_GOAL_
Copy out all the data, word for word.
________________________________________
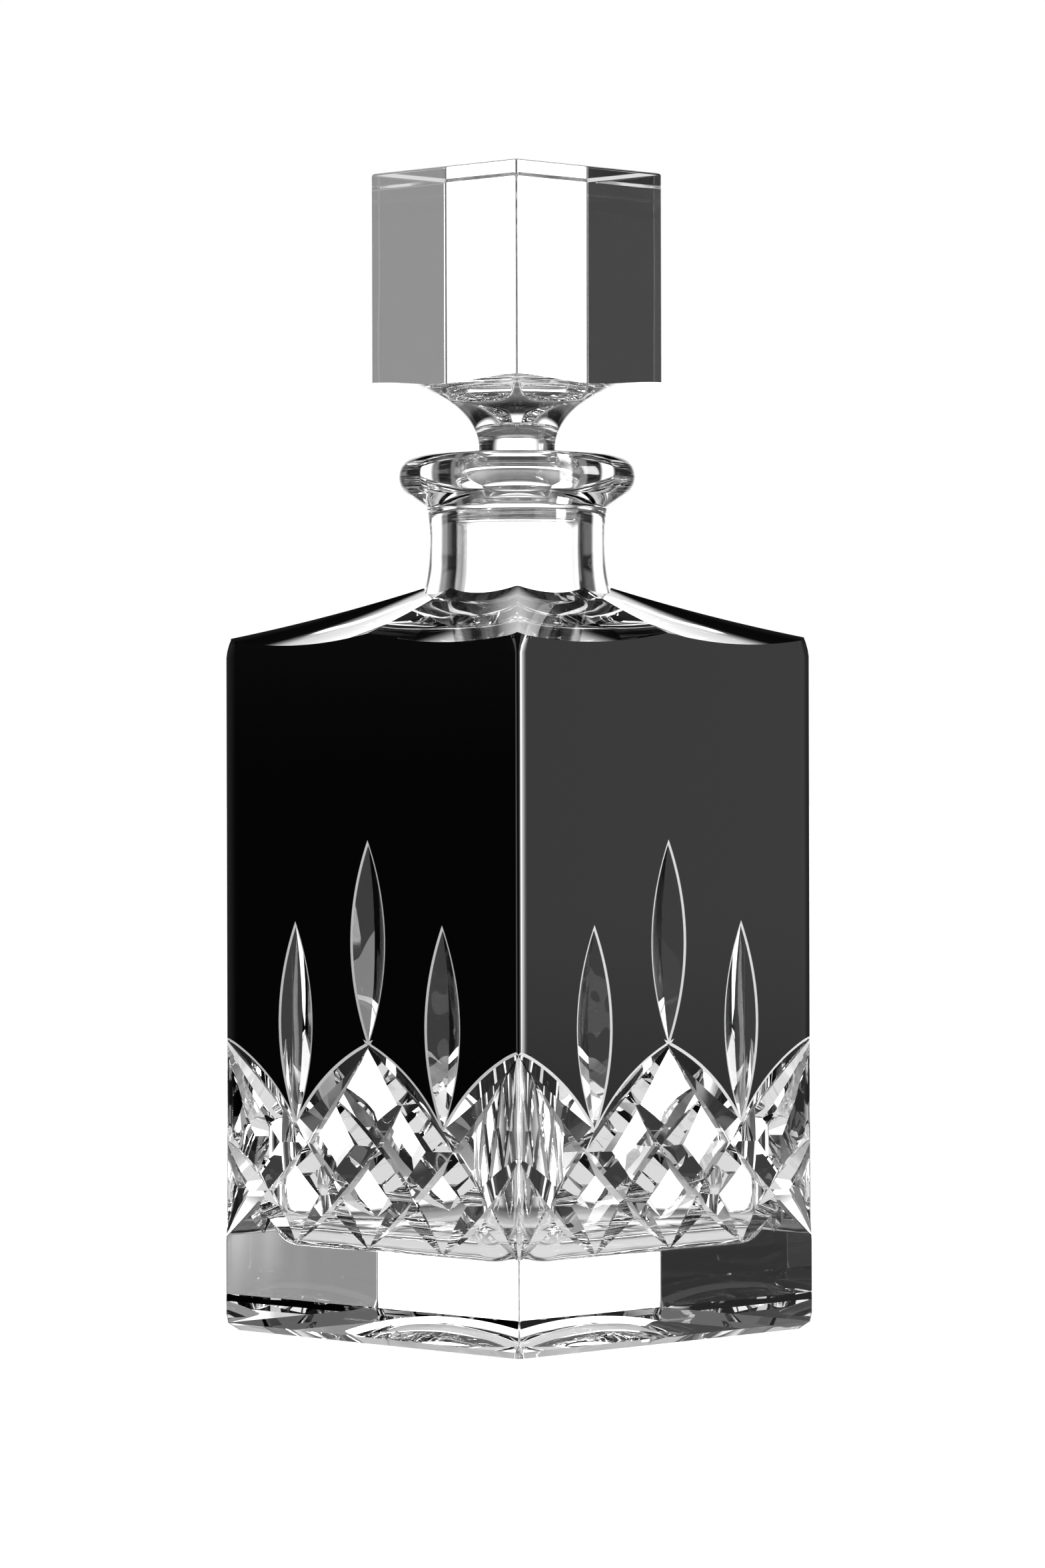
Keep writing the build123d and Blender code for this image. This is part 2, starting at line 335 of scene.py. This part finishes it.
def front_cuts():
    """Every cutter that meets the front wall."""
    cuts = [leaf("leaf", x, z)
            for x, z in ((0, TALL_LEAF), (-QUARTER, SHORT_LEAF), (QUARTER, SHORT_LEAF))]
    for side in (1, -1):
        cuts.append(groove("groove", 0, side * HALF, LONG_GROOVE_DEPTH))
        cuts.append(groove("groove", -side * HALF, 0, LONG_GROOVE_DEPTH))
        cuts.append(groove("groove", -side * QUARTER, side * QUARTER / 2, INNER_GROOVE_DEPTH))
        cuts.append(groove("groove", side * QUARTER, side * HALF, CORNER_GROOVE_DEPTH))
        cuts.append(arch("arch", side * QUARTER, 0))
        cuts.append(arch("arch", side * QUARTER, side * HALF))
    return cuts


def cutters():
    """The cut pattern's cutters for all four walls."""
    front = front_cuts()
    around = [copy_of(cut, "cut", turn) for turn in (1, 2, 3) for cut in front]
    return front + around


def under_arches(name):
    """Everything below the arches on the front wall, between the vessel's two diagonals."""
    far = 2 * HALF
    outline = [(-far, -1), (far, -1), (far, BAND_TOP), (HALF, BAND_TOP), (QUARTER, BAND_MID), (0, BAND_TOP),
               (-QUARTER, BAND_MID), (-HALF, BAND_TOP), (-far, BAND_TOP)]
    region = stack(name, [[(x, y, z) for x, z in outline] for y in (-far, 2)])
    wedge = stack("wedge", [[(0, 1, z), (-far, 1 - far, z), (far, 1 - far, z)] for z in (-2, BAND_TOP + 2)])
    return combine(region, wedge, "INTERSECT")


# ---------------------------------------------------------------- vessel

def neck(name):
    """Neck and lip ring, down into the shoulder. Points are (radius, height)."""
    bulge, crown = (25.4, 181.7), (20.6, LIP_TOP - 0.25)
    outline = [(0, SHOULDER_SIDE - 3), (NECK_R, SHOULDER_SIDE - 3)]
    outline += through((NECK_R, SHOULDER_NECK - 1.5), (18.8, 167.5), (19.4, 175.1), 20)[:-1]
    outline += blend_arc((19.4, 174.9), (19.5, 175.3), (20.2, 175.7), 4)
    outline += blend_arc((23.3, 177.7), (25.3, 179.2), bulge, 10)
    outline += blend_arc(bulge, (25.4, 186.0), crown, 16)[1:]
    outline += blend_arc(crown, (18.0, LIP_TOP), (14.6, LIP_TOP), 5)[1:]
    return lathe(name, outline + [(0, LIP_TOP)])


def rounded_square(z, half, corner_r, steps=36):
    """Ring of a square with rounded corners."""
    corner_r = min(corner_r, 0.995 * half)
    ring = []
    for turn in range(4):
        for t in np.radians(np.linspace(0, 90, steps + 1)):
            x, y = half - corner_r * (1 - math.cos(t)), half - corner_r * (1 - math.sin(t))
            for _ in range(turn):
                x, y = -y, x
            ring.append((x, y, z))
    return ring


def cavity_outline():
    """Points (half width, height) from the cavity's floor up to the mouth."""
    floor_middle = (CAVITY_HALF - CAVITY_FLOOR_R, CAVITY_FLOOR + CAVITY_FLOOR_R)
    floor = arc(floor_middle, (CAVITY_FLOOR_R, CAVITY_FLOOR_R), -90, 0, 14)
    roof_rim = BORE_FOOT - ROOF_SLOPE * (CAVITY_HALF - BORE_R)
    roof_edge = blend_arc((CAVITY_HALF, roof_rim - ROOF_ROUNDING), (CAVITY_HALF, roof_rim),
                          (CAVITY_HALF - ROOF_ROUNDING, roof_rim + ROOF_SLOPE * ROOF_ROUNDING), 14)
    roof_foot = (BORE_R + BORE_ROUNDING, BORE_FOOT - ROOF_SLOPE * BORE_ROUNDING)
    bore = blend_arc(roof_foot, (BORE_R, BORE_FOOT), (BORE_R, BORE_FOOT + BORE_ROUNDING), 20)
    mouth_z = LIP_TOP - MOUTH_ROUND
    mouth_r = BORE_R + SOCKET_TAPER * (mouth_z - SOCKET_FOOT)
    mouth = arc((mouth_r + MOUTH_ROUND, mouth_z), (MOUTH_ROUND, MOUTH_ROUND), 180, 90, 8)
    walls = [(CAVITY_HALF, 60), (CAVITY_HALF, 100)]
    socket = [(BORE_R, SOCKET_FOOT), (mouth_r, mouth_z)]
    return floor + walls + roof_edge + bore + socket + mouth[1:] + [(mouth_r + MOUTH_ROUND, LIP_TOP + 1)]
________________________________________
_FULL ANSWER_
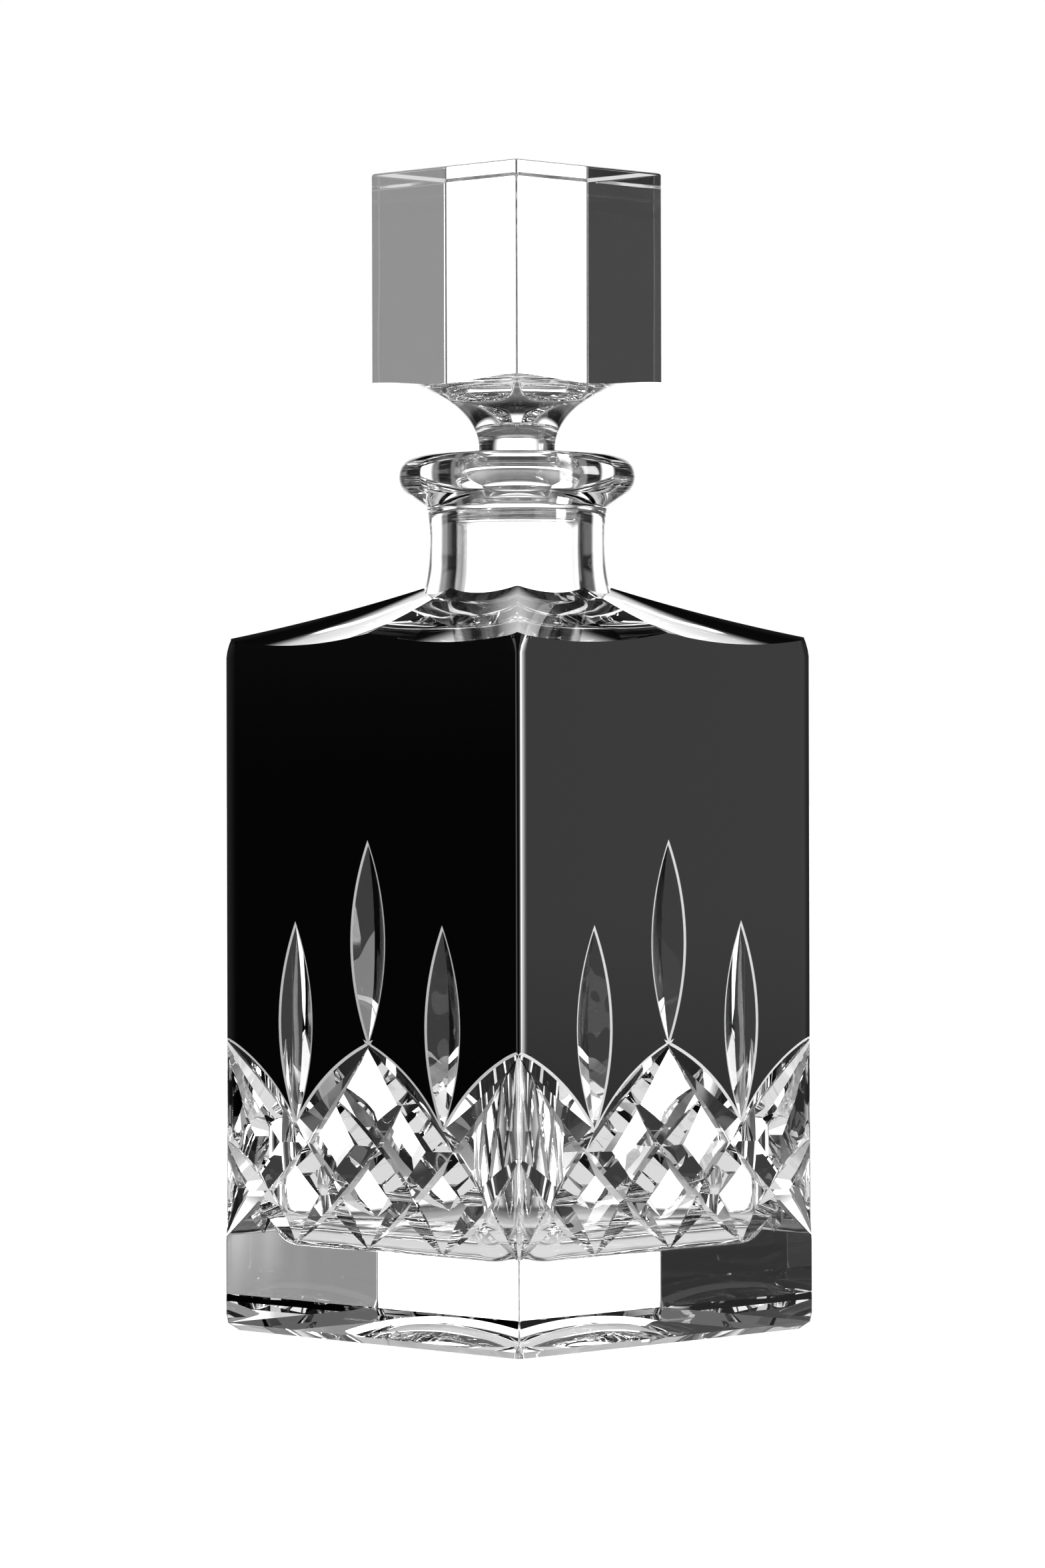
Keep writing the build123d and Blender code for this image. This is part 2, starting at line 335 of scene.py. This part finishes it.
def front_cuts():
    """Every cutter that meets the front wall."""
    cuts = [leaf("leaf", x, z)
            for x, z in ((0, TALL_LEAF), (-QUARTER, SHORT_LEAF), (QUARTER, SHORT_LEAF))]
    for side in (1, -1):
        cuts.append(groove("groove", 0, side * HALF, LONG_GROOVE_DEPTH))
        cuts.append(groove("groove", -side * HALF, 0, LONG_GROOVE_DEPTH))
        cuts.append(groove("groove", -side * QUARTER, side * QUARTER / 2, INNER_GROOVE_DEPTH))
        cuts.append(groove("groove", side * QUARTER, side * HALF, CORNER_GROOVE_DEPTH))
        cuts.append(arch("arch", side * QUARTER, 0))
        cuts.append(arch("arch", side * QUARTER, side * HALF))
    return cuts


def cutters():
    """The cut pattern's cutters for all four walls."""
    front = front_cuts()
    around = [copy_of(cut, "cut", turn) for turn in (1, 2, 3) for cut in front]
    return front + around


def under_arches(name):
    """Everything below the arches on the front wall, between the vessel's two diagonals."""
    far = 2 * HALF
    outline = [(-far, -1), (far, -1), (far, BAND_TOP), (HALF, BAND_TOP), (QUARTER, BAND_MID), (0, BAND_TOP),
               (-QUARTER, BAND_MID), (-HALF, BAND_TOP), (-far, BAND_TOP)]
    region = stack(name, [[(x, y, z) for x, z in outline] for y in (-far, 2)])
    wedge = stack("wedge", [[(0, 1, z), (-far, 1 - far, z), (far, 1 - far, z)] for z in (-2, BAND_TOP + 2)])
    return combine(region, wedge, "INTERSECT")


# ---------------------------------------------------------------- vessel

def neck(name):
    """Neck and lip ring, down into the shoulder. Points are (radius, height)."""
    bulge, crown = (25.4, 181.7), (20.6, LIP_TOP - 0.25)
    outline = [(0, SHOULDER_SIDE - 3), (NECK_R, SHOULDER_SIDE - 3)]
    outline += through((NECK_R, SHOULDER_NECK - 1.5), (18.8, 167.5), (19.4, 175.1), 20)[:-1]
    outline += blend_arc((19.4, 174.9), (19.5, 175.3), (20.2, 175.7), 4)
    outline += blend_arc((23.3, 177.7), (25.3, 179.2), bulge, 10)
    outline += blend_arc(bulge, (25.4, 186.0), crown, 16)[1:]
    outline += blend_arc(crown, (18.0, LIP_TOP), (14.6, LIP_TOP), 5)[1:]
    return lathe(name, outline + [(0, LIP_TOP)])


def rounded_square(z, half, corner_r, steps=36):
    """Ring of a square with rounded corners."""
    corner_r = min(corner_r, 0.995 * half)
    ring = []
    for turn in range(4):
        for t in np.radians(np.linspace(0, 90, steps + 1)):
            x, y = half - corner_r * (1 - math.cos(t)), half - corner_r * (1 - math.sin(t))
            for _ in range(turn):
                x, y = -y, x
            ring.append((x, y, z))
    return ring


def cavity_outline():
    """Points (half width, height) from the cavity's floor up to the mouth."""
    floor_middle = (CAVITY_HALF - CAVITY_FLOOR_R, CAVITY_FLOOR + CAVITY_FLOOR_R)
    floor = arc(floor_middle, (CAVITY_FLOOR_R, CAVITY_FLOOR_R), -90, 0, 14)
    roof_rim = BORE_FOOT - ROOF_SLOPE * (CAVITY_HALF - BORE_R)
    roof_edge = blend_arc((CAVITY_HALF, roof_rim - ROOF_ROUNDING), (CAVITY_HALF, roof_rim),
                          (CAVITY_HALF - ROOF_ROUNDING, roof_rim + ROOF_SLOPE * ROOF_ROUNDING), 14)
    roof_foot = (BORE_R + BORE_ROUNDING, BORE_FOOT - ROOF_SLOPE * BORE_ROUNDING)
    bore = blend_arc(roof_foot, (BORE_R, BORE_FOOT), (BORE_R, BORE_FOOT + BORE_ROUNDING), 20)
    mouth_z = LIP_TOP - MOUTH_ROUND
    mouth_r = BORE_R + SOCKET_TAPER * (mouth_z - SOCKET_FOOT)
    mouth = arc((mouth_r + MOUTH_ROUND, mouth_z), (MOUTH_ROUND, MOUTH_ROUND), 180, 90, 8)
    walls = [(CAVITY_HALF, 60), (CAVITY_HALF, 100)]
    socket = [(BORE_R, SOCKET_FOOT), (mouth_r, mouth_z)]
    return floor + walls + roof_edge + bore + socket + mouth[1:] + [(mouth_r + MOUTH_ROUND, LIP_TOP + 1)]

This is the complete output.